All universities offering fashion-related degrees make great play of their connections with the industry. Coventry, for example, has strong links with the Sino-British Cooperation Centre for Textile and Fashion Production and takes students to Milan fashion week and Paris Premiere Vision, the annual international exhibition of textile fabrics. The last of the degree's four 10-week terms is spent in the industry. Coventry's London campus in Spitalfields is not far from the appropriately named Fashion Street!

The London College of Fashion has planned its EMBA on the basis of its experience with other postgraduate degrees and in consultation with the industry, including the British Fashion Council. The council promotes British designers and London's position in the global industry.

This type of networking is important, but a defining feature of the fashion business is entrepreneurship. The industry is very fluid and fickle. Nottingham University Business School's Institute for Enterprise and Innovation offers an MSc in entrepreneurship. "The key part of entrepreneurship is looking at things in a different way.

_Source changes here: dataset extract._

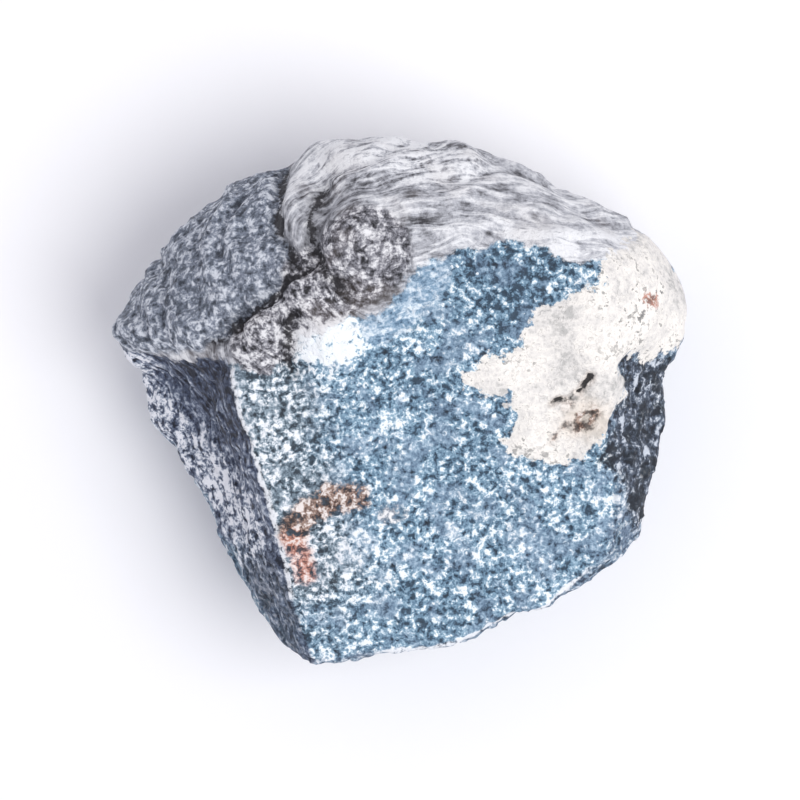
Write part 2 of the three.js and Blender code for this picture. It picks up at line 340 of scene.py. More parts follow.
stoneMesh = {
    "cuts": 95,
    "quickCuts": 63,
    "startReach": 1.6,  # of half the length
    "strides": [0.8] * 22 + [0.4] * 8,  # shares of the distance left
    "crestRounds": 3,
    "crestLimit": 0.06,
}


# A ball of even triangles, as directions from its middle
def evenBall(cuts):
    bm = bmesh.new()
    bmesh.ops.create_icosphere(bm, subdivisions=1, radius=1)
    bmesh.ops.subdivide_edges(bm, edges=bm.edges[:], cuts=cuts, use_grid_fill=True)
    bm.verts.ensure_lookup_table()
    points = np.array([v.co for v in bm.verts])
    corners = np.array([[v.index for v in f.verts] for f in bm.faces])
    bm.free()
    return points / np.linalg.norm(points, axis=1)[:, None], corners


# The first surface point on each ray from outside towards the heart
def surfacePoints(along):
    heart = np.array(stoneShape["heart"])
    along = along / np.linalg.norm(along, axis=1)[:, None]
    reach = np.full(len(along), stoneMesh["startReach"] * stoneShape["halfLength"])
    for stride in stoneMesh["strides"]:
        reach -= stride * stoneField(heart + along * reach[:, None])
    return heart + along * reach[:, None]


def cornerNormals(p, corners):
    a, b, c = (p[corners[:, i]] for i in range(3))
    facing = np.cross(b - a, c - a)
    normals = np.zeros_like(p)
    for i in range(3):
        np.add.at(normals, corners[:, i], facing)
    return normals / np.maximum(np.linalg.norm(normals, axis=1), 1e-12)[:, None]


# Each value blended with its neighbours' mean, several times over
def neighbourMean(values, corners, rounds):
    ends = np.vstack([corners[:, [0, 1]], corners[:, [1, 2]], corners[:, [2, 0]]])
    count = np.bincount(ends.ravel(), minlength=len(values)).astype(float)
    for _ in range(rounds):
        total = np.zeros_like(values)
        np.add.at(total, ends[:, 0], values[ends[:, 1]])
        np.add.at(total, ends[:, 1], values[ends[:, 0]])
        values = 0.5 * values + 0.5 * (total.T / count).T
    return values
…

That is where the link to the fashion industry comes in," says Simon Mosey, head of the institute. He points out that entrepreneurship is not confined to small organisations. There is ample scope for applying such skills in large companies as well – and fashion companies are no exception.

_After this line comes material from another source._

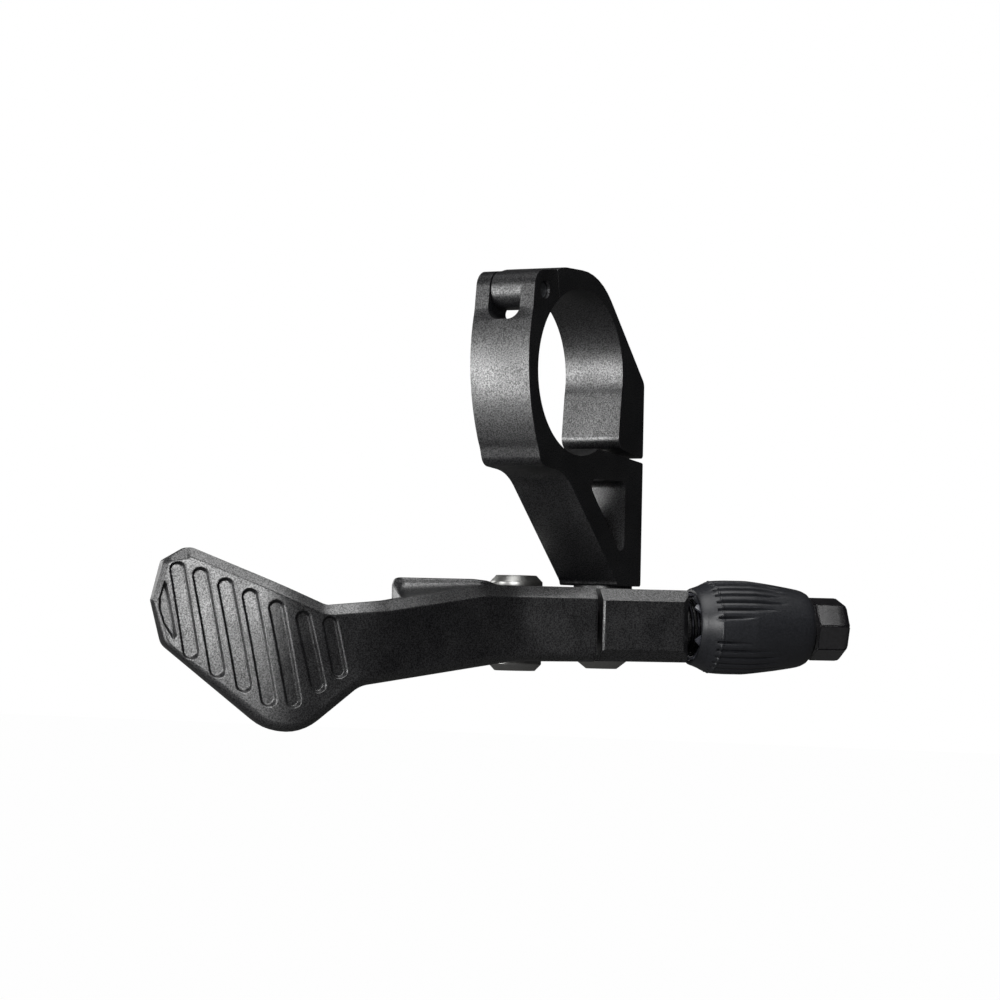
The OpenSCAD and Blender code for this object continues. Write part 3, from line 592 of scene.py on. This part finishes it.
# Adjuster barrel: turned from aluminium and anodised, with a thread into the
# body's nose and a socket for the cable housing. Its free end has eight flats
# for the fingers, with a fine slot where they meet.
cable_line_z = -33.5
flats_start, flats_angle, flats_pitch = 28.8, 28.5, 45
slot_depth = 0.16
barrel_profile = [
    (4.6, 1), (4.6, 2.05), (5, 2.45), (18, 2.45), (18, 3.9), (28.25, 3.9),
    (28.25, 4.15), (28.4, 4.3), (28.88, 4.32), (28.95, 4.4), (29.3, 4.4),
    (30.5, 4.4), (31.7, 4.4), (32.6, 4.4), (32.95, 4.33), (33.25, 4.1),
    (33.45, 3.8), (33.5, 3.5), (33.5, 2.75), (33.3, 2.5), (24, 2.5), (24, 1),
]
# smoother than the blasted pieces, so that its flats shine or go black
barrel_black = anodised("black anodised, turned", "#0a090c", "#121015", (0.22, 0.31), 0.4, 0.002, 0.85)


def turned(name, profile, cut_at, finish, sides, crease):
    # a closed profile of [along, radius] revolved about the cable line, with
    # cut_at giving how deep it is cut at an angle, measured up from the front
    angles = np.radians(np.arange(sides) * 360 / sides)
    vertices = []
    for along, r in profile:
        radius = r - cut_at(np.degrees(angles), along, r)
        height = cable_line_z + radius * np.sin(angles)
        vertices.extend(zip(np.full(sides, along), -radius * np.cos(angles), height))
    count = len(profile)
    faces = []
    for i in range(count):
        for k in range(sides):
            ahead, beside = (i + 1) % count, (k + 1) % sides
            faces.append((i * sides + k, ahead * sides + k, ahead * sides + beside, i * sides + beside))
    return make_piece(name, vertices, faces, finish, "adjuster", crease)


def barrel_cuts(angle, along, r):
    if along < flats_start or r < 3:
        return np.zeros(len(angle))
    half = flats_pitch / 2
    off = (angle - flats_angle + half) % flats_pitch - half
    flat = r - r * math.cos(math.radians(half)) / np.cos(np.radians(off))
    return flat + slot_depth * eased((np.abs(off) - 20.6) / 0.9)


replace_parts(turned("barrel_turned", barrel_profile, barrel_cuts, barrel_black, 360, 25), "adjuster_barrel")

# Click ring: turned from aluminium and anodised. It slides on the nose behind
# the sleeve, is pressed against it by a spring, and clicks as the barrel turns.
# Six pointed teeth stand on the body's side.
ring_back, ring_front, tooth = 11.8, 13.4, 1.2
# a grey that reads between the black body and the steel
ring_dark = anodised("dark anodised ring", "#3a3b42", "#5a5b63", (0.31, 0.4), 0.2)


def toothed_ring():
    vertices = []
    for angle in range(0, 360, 2):
        off = (angle - 35 + 30) % 60 - 30
        edge = ring_back - tooth * max(0, 1 - abs(off) / 14)
        cos, sin = math.cos(math.radians(angle)), math.sin(math.radians(angle))
        section = [
            (ring_back, 3.5), (ring_back, 4.2), (edge, 4.25),
            (edge, 4.6), (ring_front, 4.6), (ring_front, 3.5),
        ]
        vertices.extend((along, -r * cos, cable_line_z + r * sin) for along, r in section)
    count = len(vertices)
    faces = [(i + j, i + (j + 1) % 6, (i + 6 + (j + 1) % 6) % count, (i + 6 + j) % count)
             for i in range(0, count, 6) for j in range(6)]
    return vertices, faces


ring_body = nodes["detent_ring"]["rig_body"]
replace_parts(make_piece("toothed_ring", *toothed_ring(), ring_dark, ring_body, 20), "detent_ring")

# Grip sleeve: moulded rubber, pushed onto the barrel and turned with it by hand.
# Three groups of ribs run round it, with smooth panels between them.
group_angle, group_pitch, rib_pitch = 56, 120, 11
rib_ends = [(0, 24), (22, 23.7), (33, 21.8), (44, 18.6), (49, 17)]
sleeve_r = 6.45
# a satin black that shines softly along the panels
grip_rubber = moulded("satin moulded rubber", "#1d1e21", "#28292d", (0.35, 0.45), 0.2, 0.01)


def grip_cuts(angle, along, r):
    # ribs like saw teeth, which run out where the sleeve tapers
    if r < 5 or along > 26.5:
        return np.zeros(len(angle))
    off_group = (angle - group_angle + group_pitch / 2) % group_pitch - group_pitch / 2
    off_rib = np.abs((off_group + rib_pitch / 2) % rib_pitch - rib_pitch / 2)
    fade = eased((along - 13.4) / 0.4) * np.clip((value_at(rib_ends, np.abs(off_group)) - along) / 4, 0, 1)
    line = 0.42 * np.clip(1 - off_rib / 2.2, 0, 1)
    land = 0.14 * (1 - off_rib / (rib_pitch / 2))
    return np.where(np.abs(off_group) < 49, (line + land) * fade, 0)


sleeve_profile = [
    (11.3, 4.75), (11.32, 5.1), (11.5, 5.25), (12.1, 5.45), (12.8, 5.72), (13.3, 5.98),
    (13.7, 6.18), (13.85, 6.24), (13.92, 6.33), (14.12, 6.36), (14.2, 6.32),
]
sleeve_profile += [(s, sleeve_r - 0.15 * ((s - 17) / 3) ** 2 * (s < 17)) for s in np.arange(14.4, 19, 0.5)]
sleeve_profile += [(s, sleeve_r - 1.05 * ((s - 18.9) / 7.7) ** 1.25) for s in np.arange(19.1, 26.6, 0.5)]
sleeve_profile += [(26.8, 5.35), (27.3, 5.2), (27.8, 4.95), (28.1, 4.6), (28.2, 4.3)]
# its bore sits on the barrel, and is open for the ring and the nose
sleeve_profile += [(28.2, 3.92), (17.8, 3.92), (17.8, 3.65), (13.5, 3.65), (13.5, 4.7), (11.6, 4.65)]
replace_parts(turned("grip_sleeve", sleeve_profile, grip_cuts, grip_rubber, 540, 30), "adjuster_sleeve")

# Seal: a moulded rubber ring in a groove of the barrel, which keeps water out of
# the thread. A plain dark rubber.
seal_rubber = moulded("seal rubber", "#0a0a0b", "#111112", (0.4, 0.5), 0.2, 0.003)
repaint("adjuster_oring", seal_rubber)

write_size()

Design, too, is obviously at the heart of fashion. Leeds University's School of Design has MA degrees in design, advanced textile and performance clothing, advertising and design, and textile innovation and branding. There is an MSc in design as well, where the content is more based on science and technology. "The philosophy is very much to try to apply design thinking rather than traditional craft skills," says Professor Tom Cassidy, MA programme leader. This year four out of the 40 students taking the MA in design are specialising in fashion. "They are creative, but there's a high level of technical input," Cassidy says. Studying research methodology, for example, is compulsory. It is clear evidence that fashion education has become as hard-nosed as the fashion business.